**Task brief**.
Below is a listing; copy all of it exactly.
──────────
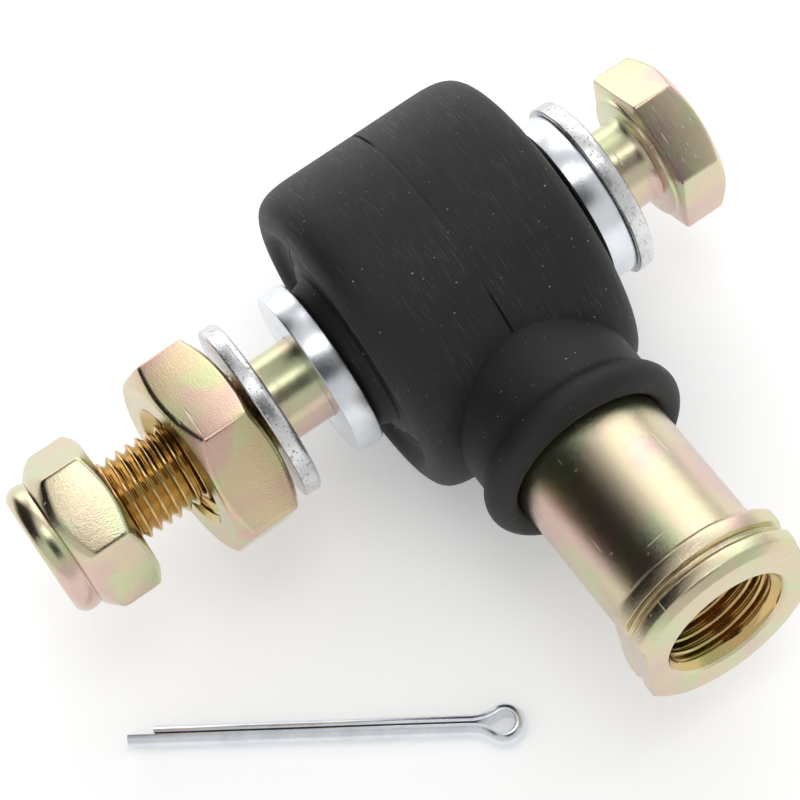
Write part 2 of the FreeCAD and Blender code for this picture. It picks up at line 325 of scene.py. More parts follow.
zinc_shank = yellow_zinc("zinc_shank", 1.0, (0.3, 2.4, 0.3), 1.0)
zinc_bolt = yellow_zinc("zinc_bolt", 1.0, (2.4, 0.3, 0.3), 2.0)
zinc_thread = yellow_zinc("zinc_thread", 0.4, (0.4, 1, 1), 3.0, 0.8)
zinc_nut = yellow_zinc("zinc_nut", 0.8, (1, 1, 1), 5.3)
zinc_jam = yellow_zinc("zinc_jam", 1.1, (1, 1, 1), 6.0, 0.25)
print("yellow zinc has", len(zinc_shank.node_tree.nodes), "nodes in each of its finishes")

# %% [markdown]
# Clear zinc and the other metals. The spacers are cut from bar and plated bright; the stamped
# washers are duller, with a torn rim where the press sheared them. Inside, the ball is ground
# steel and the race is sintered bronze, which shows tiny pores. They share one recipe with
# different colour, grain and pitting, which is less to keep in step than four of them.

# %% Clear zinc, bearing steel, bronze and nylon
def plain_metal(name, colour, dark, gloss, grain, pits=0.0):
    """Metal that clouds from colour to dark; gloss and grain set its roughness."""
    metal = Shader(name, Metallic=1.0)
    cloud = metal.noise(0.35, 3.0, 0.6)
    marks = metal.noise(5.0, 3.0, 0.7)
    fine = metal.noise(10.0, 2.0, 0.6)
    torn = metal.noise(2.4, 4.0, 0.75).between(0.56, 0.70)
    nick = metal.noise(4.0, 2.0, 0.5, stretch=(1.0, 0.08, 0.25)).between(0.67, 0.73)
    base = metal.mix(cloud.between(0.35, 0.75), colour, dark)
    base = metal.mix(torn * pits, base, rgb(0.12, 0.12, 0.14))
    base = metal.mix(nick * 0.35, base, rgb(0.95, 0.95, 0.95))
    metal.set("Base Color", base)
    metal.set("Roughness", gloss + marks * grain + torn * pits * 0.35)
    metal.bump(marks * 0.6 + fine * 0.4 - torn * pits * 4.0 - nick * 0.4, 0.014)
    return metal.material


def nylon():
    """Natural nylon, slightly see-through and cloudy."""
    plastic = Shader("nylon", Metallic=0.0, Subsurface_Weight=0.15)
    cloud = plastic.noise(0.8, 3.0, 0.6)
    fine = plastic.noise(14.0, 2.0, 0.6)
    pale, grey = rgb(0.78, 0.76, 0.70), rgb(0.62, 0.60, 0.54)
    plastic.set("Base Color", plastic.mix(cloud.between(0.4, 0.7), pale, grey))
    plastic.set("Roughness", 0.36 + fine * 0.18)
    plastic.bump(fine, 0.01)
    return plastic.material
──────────
**Correct response**.
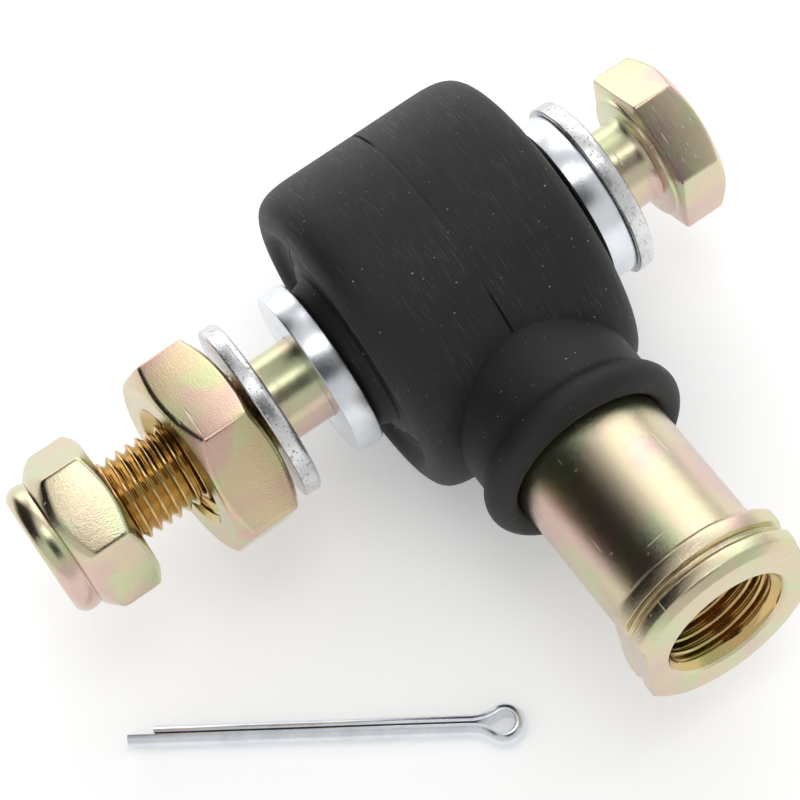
Write part 2 of the FreeCAD and Blender code for this picture. It picks up at line 325 of scene.py. More parts follow.
zinc_shank = yellow_zinc("zinc_shank", 1.0, (0.3, 2.4, 0.3), 1.0)
zinc_bolt = yellow_zinc("zinc_bolt", 1.0, (2.4, 0.3, 0.3), 2.0)
zinc_thread = yellow_zinc("zinc_thread", 0.4, (0.4, 1, 1), 3.0, 0.8)
zinc_nut = yellow_zinc("zinc_nut", 0.8, (1, 1, 1), 5.3)
zinc_jam = yellow_zinc("zinc_jam", 1.1, (1, 1, 1), 6.0, 0.25)
print("yellow zinc has", len(zinc_shank.node_tree.nodes), "nodes in each of its finishes")

# %% [markdown]
# Clear zinc and the other metals. The spacers are cut from bar and plated bright; the stamped
# washers are duller, with a torn rim where the press sheared them. Inside, the ball is ground
# steel and the race is sintered bronze, which shows tiny pores. They share one recipe with
# different colour, grain and pitting, which is less to keep in step than four of them.

# %% Clear zinc, bearing steel, bronze and nylon
def plain_metal(name, colour, dark, gloss, grain, pits=0.0):
    """Metal that clouds from colour to dark; gloss and grain set its roughness."""
    metal = Shader(name, Metallic=1.0)
    cloud = metal.noise(0.35, 3.0, 0.6)
    marks = metal.noise(5.0, 3.0, 0.7)
    fine = metal.noise(10.0, 2.0, 0.6)
    torn = metal.noise(2.4, 4.0, 0.75).between(0.56, 0.70)
    nick = metal.noise(4.0, 2.0, 0.5, stretch=(1.0, 0.08, 0.25)).between(0.67, 0.73)
    base = metal.mix(cloud.between(0.35, 0.75), colour, dark)
    base = metal.mix(torn * pits, base, rgb(0.12, 0.12, 0.14))
    base = metal.mix(nick * 0.35, base, rgb(0.95, 0.95, 0.95))
    metal.set("Base Color", base)
    metal.set("Roughness", gloss + marks * grain + torn * pits * 0.35)
    metal.bump(marks * 0.6 + fine * 0.4 - torn * pits * 4.0 - nick * 0.4, 0.014)
    return metal.material


def nylon():
    """Natural nylon, slightly see-through and cloudy."""
    plastic = Shader("nylon", Metallic=0.0, Subsurface_Weight=0.15)
    cloud = plastic.noise(0.8, 3.0, 0.6)
    fine = plastic.noise(14.0, 2.0, 0.6)
    pale, grey = rgb(0.78, 0.76, 0.70), rgb(0.62, 0.60, 0.54)
    plastic.set("Base Color", plastic.mix(cloud.between(0.4, 0.7), pale, grey))
    plastic.set("Roughness", 0.36 + fine * 0.18)
    plastic.bump(fine, 0.01)
    return plastic.material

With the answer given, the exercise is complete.